I say “was” because, at the age of 19, my brother rode it under an articulated lorry and the steel frame was bent beyond repair. Unfortunately, my brother survived without a scratch.
A few years before the accident, to placate my jealousy, my parents bought me a lugged, steel framed Peugeot Racer, minty sky blue with sunset chevrons. And my brother and I quickly set to business racing time-trials around our town’s segregated cycle network.
I was convinced my brother had the advantage because his bike just seemed better made to me. There were a fair amount of lugged joints on my Peugeot, but my father’s bike had more attention to detail. Every beam of steel capitulated with a miniature work of art.

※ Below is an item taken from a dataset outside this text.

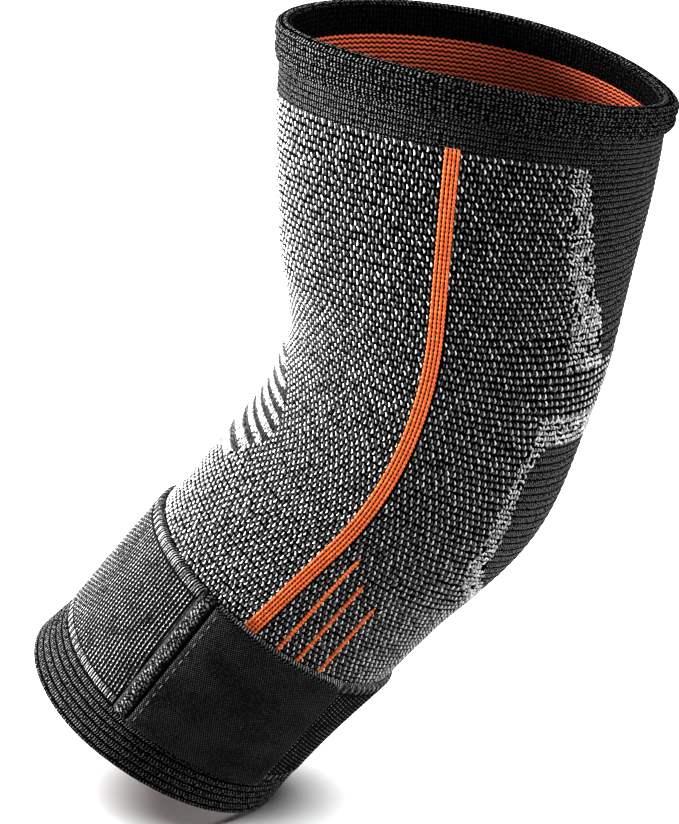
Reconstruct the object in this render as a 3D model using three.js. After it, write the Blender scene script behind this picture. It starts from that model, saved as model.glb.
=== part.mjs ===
import * as THREE from 'three';

// A knitted elbow sleeve, bent as it is worn, with a wrap-round strap at the forearm end.
// Millimetres, +Z up. The origin is the elbow's centre: the middle of the bend, on the sleeve's
// centre line. The sleeve bends in the XZ plane. +X is the point of the elbow, -X is the crook
// of the arm, and the upper arm goes in at the top. An angle round the sleeve is in degrees:
// 0 on the elbow's side, -90 on the front, 180 in the crook.

// Clearance between pieces that lie on each other
const GAP = 0.3;

// Sleeve
const FOREARM_LENGTH = 104;
const UPPER_ARM_LENGTH = 71;
const BEND_DEGREES = 38;
const BEND_RADIUS = 120;
const LEAN_DEGREES = 4;
const HALF_WIDTH = 58;
const HALF_DEPTH = 38;
const KNIT_WALL = 1.6;

// Crosswise welts in the crook, with their middle at a share of the bend
const WELT_COUNT = 8;
const WELT_PITCH = 6.7;
const WELT_HEIGHT = 0.7;
const WELT_REACH_DEGREES = 42;
const WELT_TAPER = 0.45;
const WELT_PLACE = 0.19;

// Top hem, folded over the sleeve's edge, and fuller on the elbow's side
const HEM_HEIGHT = 10.5;
const HEM_WALL = 1;
const HEM_FULLNESS = 0.9;
const HEM_CROWN = 1.4;
const HEM_INSIDE_HEIGHT = 9;

// Bottom cuff, ribbed and rolled over the sleeve's edge
const CUFF_HEIGHT = 16;
const CUFF_WALL = 1.2;
const CUFF_CROWN = 1.8;
const CUFF_INSIDE_HEIGHT = 10;
const CUFF_RIBS = 5;
const CUFF_RIB_HEIGHT = 0.5;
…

Much is made of the idea that steel is somehow a “better ride” or wiser investment than other frame materials – more comfortable than carbon and capable of taking a few knocks without having to be discarded. Supposedly a more pliant ride than aluminium, and better for your joints than titanium.

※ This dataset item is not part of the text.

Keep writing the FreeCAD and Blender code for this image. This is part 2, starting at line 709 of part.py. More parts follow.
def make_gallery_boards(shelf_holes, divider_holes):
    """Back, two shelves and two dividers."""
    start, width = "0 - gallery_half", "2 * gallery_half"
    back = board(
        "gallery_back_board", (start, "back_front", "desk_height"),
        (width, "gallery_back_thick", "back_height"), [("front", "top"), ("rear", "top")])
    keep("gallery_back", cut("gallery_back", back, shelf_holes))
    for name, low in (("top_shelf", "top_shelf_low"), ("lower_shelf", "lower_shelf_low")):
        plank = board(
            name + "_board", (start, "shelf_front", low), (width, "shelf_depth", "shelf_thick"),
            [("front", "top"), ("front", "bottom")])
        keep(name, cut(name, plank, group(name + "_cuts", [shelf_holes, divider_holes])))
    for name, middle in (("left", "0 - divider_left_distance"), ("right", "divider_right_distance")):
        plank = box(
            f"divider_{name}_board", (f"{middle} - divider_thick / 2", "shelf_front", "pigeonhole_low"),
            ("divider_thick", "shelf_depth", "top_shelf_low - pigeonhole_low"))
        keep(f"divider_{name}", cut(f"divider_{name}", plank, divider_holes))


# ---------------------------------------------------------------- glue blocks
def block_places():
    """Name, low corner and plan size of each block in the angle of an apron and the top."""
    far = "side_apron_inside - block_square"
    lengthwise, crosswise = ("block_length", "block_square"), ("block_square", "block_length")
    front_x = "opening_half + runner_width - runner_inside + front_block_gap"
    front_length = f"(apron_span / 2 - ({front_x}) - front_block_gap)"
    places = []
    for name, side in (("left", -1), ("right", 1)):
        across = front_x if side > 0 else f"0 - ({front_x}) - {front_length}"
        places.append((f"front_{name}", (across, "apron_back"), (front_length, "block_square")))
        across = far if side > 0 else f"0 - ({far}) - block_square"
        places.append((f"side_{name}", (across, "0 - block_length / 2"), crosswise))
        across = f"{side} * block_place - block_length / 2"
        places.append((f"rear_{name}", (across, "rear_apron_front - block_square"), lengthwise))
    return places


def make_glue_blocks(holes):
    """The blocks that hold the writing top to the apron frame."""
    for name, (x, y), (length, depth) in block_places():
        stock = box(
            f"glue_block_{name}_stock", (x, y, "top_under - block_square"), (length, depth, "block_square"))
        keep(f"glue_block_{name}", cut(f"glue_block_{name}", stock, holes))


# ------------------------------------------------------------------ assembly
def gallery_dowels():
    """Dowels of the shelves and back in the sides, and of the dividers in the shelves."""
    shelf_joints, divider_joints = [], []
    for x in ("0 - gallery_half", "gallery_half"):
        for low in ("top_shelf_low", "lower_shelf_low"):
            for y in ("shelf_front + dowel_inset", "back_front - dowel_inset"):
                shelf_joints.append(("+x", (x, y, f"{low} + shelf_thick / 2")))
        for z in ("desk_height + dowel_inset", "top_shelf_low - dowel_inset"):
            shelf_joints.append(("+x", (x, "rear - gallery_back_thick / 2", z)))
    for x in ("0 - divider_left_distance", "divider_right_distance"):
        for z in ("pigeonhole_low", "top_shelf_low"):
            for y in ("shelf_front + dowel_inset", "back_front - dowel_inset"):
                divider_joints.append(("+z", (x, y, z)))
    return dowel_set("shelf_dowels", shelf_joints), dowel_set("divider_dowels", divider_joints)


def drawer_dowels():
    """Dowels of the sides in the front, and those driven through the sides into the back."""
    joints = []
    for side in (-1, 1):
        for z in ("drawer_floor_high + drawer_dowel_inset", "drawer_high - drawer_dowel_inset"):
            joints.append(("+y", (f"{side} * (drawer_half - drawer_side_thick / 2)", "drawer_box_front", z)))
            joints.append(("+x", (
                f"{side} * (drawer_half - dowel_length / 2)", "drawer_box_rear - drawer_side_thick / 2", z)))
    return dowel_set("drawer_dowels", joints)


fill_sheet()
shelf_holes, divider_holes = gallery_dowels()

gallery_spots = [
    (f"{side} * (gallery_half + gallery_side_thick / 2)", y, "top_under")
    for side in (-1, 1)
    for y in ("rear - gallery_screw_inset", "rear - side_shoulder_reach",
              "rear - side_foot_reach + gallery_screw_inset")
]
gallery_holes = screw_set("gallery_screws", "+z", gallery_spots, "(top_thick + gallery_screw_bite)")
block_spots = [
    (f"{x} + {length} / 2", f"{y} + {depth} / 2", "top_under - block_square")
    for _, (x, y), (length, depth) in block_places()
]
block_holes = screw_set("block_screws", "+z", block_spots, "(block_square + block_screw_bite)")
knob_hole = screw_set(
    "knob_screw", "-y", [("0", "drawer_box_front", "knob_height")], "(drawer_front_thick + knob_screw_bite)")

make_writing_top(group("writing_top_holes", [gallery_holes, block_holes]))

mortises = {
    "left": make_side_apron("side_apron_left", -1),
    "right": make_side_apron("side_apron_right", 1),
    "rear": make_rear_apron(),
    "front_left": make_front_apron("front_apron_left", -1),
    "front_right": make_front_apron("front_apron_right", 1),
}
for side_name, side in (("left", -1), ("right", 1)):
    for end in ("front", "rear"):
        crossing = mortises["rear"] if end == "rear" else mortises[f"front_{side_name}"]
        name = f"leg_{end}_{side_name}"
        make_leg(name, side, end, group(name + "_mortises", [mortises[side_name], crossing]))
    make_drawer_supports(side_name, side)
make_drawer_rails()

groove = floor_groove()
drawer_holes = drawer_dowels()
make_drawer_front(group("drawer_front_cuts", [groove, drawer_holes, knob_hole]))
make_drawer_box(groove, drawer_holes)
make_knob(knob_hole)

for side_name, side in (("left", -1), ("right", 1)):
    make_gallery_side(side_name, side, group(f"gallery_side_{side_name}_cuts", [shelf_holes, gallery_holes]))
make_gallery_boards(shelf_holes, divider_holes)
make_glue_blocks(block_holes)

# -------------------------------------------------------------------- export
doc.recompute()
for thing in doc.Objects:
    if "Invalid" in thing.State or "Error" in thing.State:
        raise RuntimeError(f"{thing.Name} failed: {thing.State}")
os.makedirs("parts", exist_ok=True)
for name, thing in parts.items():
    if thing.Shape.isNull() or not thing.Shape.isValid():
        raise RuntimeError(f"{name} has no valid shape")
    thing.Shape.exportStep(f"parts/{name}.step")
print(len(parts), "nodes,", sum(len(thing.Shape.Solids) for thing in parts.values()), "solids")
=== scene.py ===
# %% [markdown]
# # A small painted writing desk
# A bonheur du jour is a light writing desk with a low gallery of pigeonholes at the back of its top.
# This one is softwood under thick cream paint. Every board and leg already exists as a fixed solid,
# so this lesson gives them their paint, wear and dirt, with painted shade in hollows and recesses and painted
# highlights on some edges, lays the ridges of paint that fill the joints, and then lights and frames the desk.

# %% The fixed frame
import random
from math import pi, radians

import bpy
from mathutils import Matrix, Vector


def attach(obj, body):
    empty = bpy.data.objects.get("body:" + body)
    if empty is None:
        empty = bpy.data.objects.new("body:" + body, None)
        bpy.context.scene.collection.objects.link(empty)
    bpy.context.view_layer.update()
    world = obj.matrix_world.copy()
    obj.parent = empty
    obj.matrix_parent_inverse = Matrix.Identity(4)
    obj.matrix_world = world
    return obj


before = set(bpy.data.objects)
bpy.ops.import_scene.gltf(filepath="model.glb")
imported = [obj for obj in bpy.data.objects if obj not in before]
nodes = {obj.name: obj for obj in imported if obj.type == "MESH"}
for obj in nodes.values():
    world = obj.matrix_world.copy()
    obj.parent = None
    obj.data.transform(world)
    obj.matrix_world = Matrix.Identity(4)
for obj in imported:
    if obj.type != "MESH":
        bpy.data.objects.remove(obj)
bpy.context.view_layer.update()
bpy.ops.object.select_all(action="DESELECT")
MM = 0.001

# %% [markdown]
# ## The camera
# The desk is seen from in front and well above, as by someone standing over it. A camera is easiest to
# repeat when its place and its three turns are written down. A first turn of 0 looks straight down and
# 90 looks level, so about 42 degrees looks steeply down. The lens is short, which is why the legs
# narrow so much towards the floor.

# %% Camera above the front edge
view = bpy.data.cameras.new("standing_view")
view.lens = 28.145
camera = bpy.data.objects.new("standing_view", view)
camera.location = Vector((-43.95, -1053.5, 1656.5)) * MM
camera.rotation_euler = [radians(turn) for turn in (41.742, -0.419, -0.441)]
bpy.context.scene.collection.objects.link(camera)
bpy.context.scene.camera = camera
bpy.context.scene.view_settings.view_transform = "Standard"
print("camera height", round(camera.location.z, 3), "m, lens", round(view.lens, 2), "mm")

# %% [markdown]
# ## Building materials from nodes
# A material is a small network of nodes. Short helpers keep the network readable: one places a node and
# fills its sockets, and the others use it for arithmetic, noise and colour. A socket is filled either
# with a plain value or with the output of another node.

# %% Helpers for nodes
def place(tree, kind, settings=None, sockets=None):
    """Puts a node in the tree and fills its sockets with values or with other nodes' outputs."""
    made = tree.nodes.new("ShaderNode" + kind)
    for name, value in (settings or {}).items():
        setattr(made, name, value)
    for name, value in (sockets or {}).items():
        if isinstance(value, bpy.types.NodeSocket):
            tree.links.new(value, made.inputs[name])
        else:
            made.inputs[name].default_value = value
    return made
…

Maybe it is and maybe it isn’t, but one thing’s for certain. The lugged steel frames are a marvel of engineering and have proven to be very rideable even after decades of high mileage. Much of it aggressively competitive, I’m sure.
Riding a lugged steel frame instantly reconnects the rider with the history of the bicycle… with Eddy Merckx, Jacques Anquetil, and Fausto Coppi. And maybe that’s the appeal that seduces bike lovers into spending their fortunes on lovingly restored classics.

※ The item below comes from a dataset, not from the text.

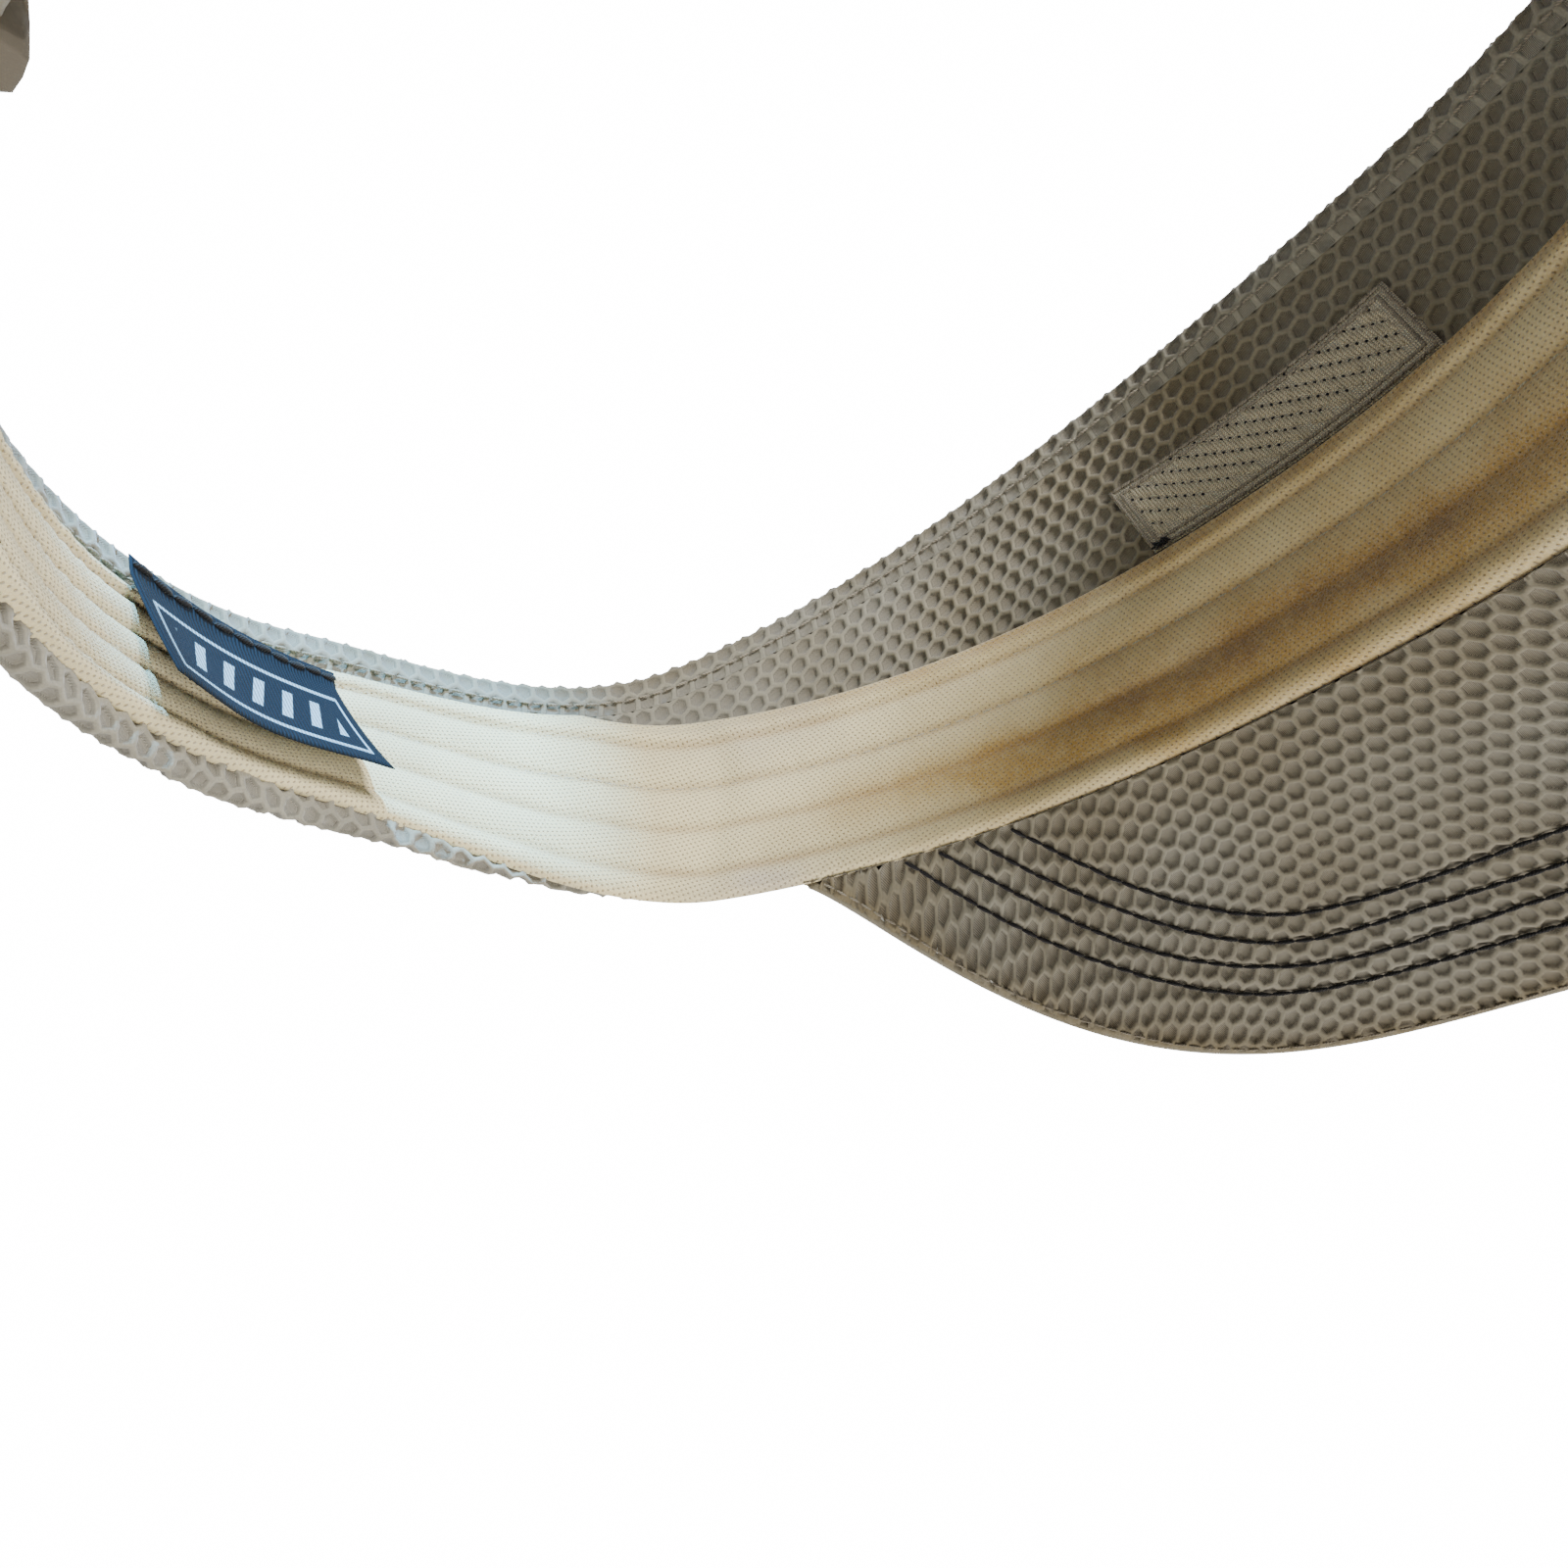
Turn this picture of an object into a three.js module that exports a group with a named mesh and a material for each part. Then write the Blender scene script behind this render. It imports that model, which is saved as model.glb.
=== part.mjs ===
// A sports sun visor: an open-topped band of honeycomb spacer knit with a quilted sweatband inside,
// a stiffened peak with contrast stitching, and a hook-and-loop tab that closes the band behind the head.
// Millimetres. The visor stands on its peak and on the back of its band, +Z up, peak towards -Y,
// the wearer's left towards +X, with the origin under the middle of its box.
import * as THREE from "three";

// Band: an oval ring, measured along its lower edge from the centre front, the wearer's left positive.
const RING_HALF_WIDTH = 93.5;
const RING_HALF_DEPTH = 87.5;
const BAND_HEIGHT_FRONT = 68.5;
const BAND_HEIGHT_BACK = 21.5;
const BAND_TAPER = 1.65; // how quickly the height falls away from the front
const BAND_LEAN_FRONT = -1.5; // degrees that the wall leans inwards
const BAND_LEAN_BACK = -3.4;
const TEMPLE_DIP = 4; // the lower edge falls from the front to the temples,
const TEMPLE_DIP_END = 75; // degrees round from the front
const ARM_RISE = 15; // and rises again along the arms
const ARM_RISE_START = 70;
const ARM_RISE_END = 116;
const ARM_HEM_DROP = 5; // how far the arms' folded hem hangs below the sweatband at the back
const ARM_HEM_START = 108;
const ARM_HEM_FULL = 190;
const STAND_TILT = 15.35; // degrees that the ring leans back when the visor stands on a table

// Layers of the wall, from the outer knit inwards.
const CLEARANCE = 0.3;
const KNIT = 1.8;
const FOLD = 1.4;
const SWEAT_FACE = 1.2;
const THREAD = 0.4;
const PATCH = 0.8;
const STRAP = 1.2;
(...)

Lugs are enjoying something of renaissance thanks to exciting new manufacturers who have an almost spiritual relationship with the medium they’re working with – where every component that is machined is required to meet high aesthetic, as well as practical, ideals.
It’s no wonder that the lugged frame has endured, and in a world eager to reduce waste, many environmentally conscious cities are embracing a technology that was forged with passion and designed to last. And that’s why We Love Cycling loves lugs, and always will.